Curiously, while such old-timers who frequent these PYS MNM restaurants are often cited/quoted to verify authenticity, recent defectors from North Korea who’d have a more immediate perspective never seem to be asked. Where do they go when they want real deal MNM?
In fact, the MNM that I had in Phnom Penh last year at Pyongyang Laeng Myeon Gwan, quite literally an official PYS MNM restaurant run by the actual DPRK out of Pyeongyang, bore absolutely no resemblance to any of the MNM described during this project (see supplemental photos at 3.269 Fried Beef with Red Ants). Resemblance aside, it sucked.
I’ve come to believe that “Pyeongyang-style mul naeng myeon,” as it’s considered in the south today (whatever it may be), is a product of divergent evolution following half a century of constant cultural/culinary change, distinct from its original form six decades ago (whatever that was), distinct from its contemporary counterpart up north (whatever that is).

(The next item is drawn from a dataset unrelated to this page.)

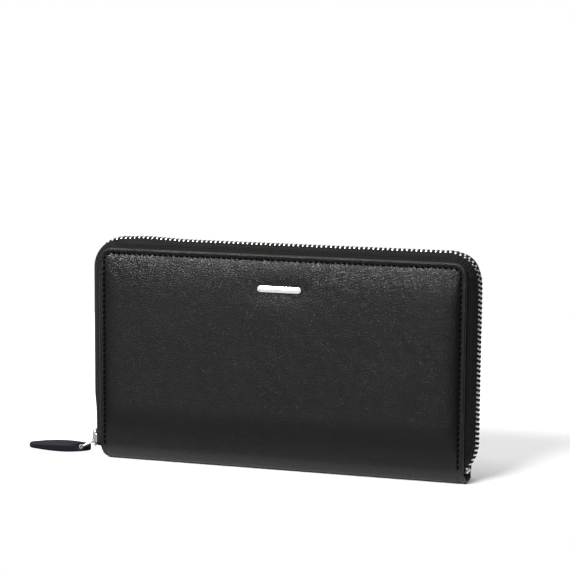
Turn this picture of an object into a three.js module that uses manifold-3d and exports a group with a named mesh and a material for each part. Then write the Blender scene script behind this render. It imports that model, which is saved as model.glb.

Now an MNM existentialist, my personal standards for PYS MNM are as follows. The broth is beefy, but subtly so. Dry, neither sweet nor sour. No overt seasonings, like soy sauce. Adding a drop of mustard, which naturally pairs well with beef, is permissible but unnecessary and generally discouraged. Vinegar never, unless required to balance out an oversweet broth (in which case it doesn’t even count as PYS). The noodles look dark and speckled. Easily coming apart with a shake of the chopsticks, never ever ever cut with scissors. Mouthfeel is firm/dense and slightly grainy/gritty, like whole wheat al dente spaghetti, but not rubbery/chewy or smooth/slippery. Nutty in taste, a tad bitter from the buckwheat. The toppings are kept to a minimum: top quality sliced beef or don’t even bother, boiled egg, lightly pickled radish and/or salted cucumber, all providing harmonious yet understated texture/taste counterpoints/accents to the broth and noodles, which remain the main focus. No bullshit garniture like scallion, sesame seeds, red chili powder. And no pear – man, do I detest fruit in my food. That’s all I ask.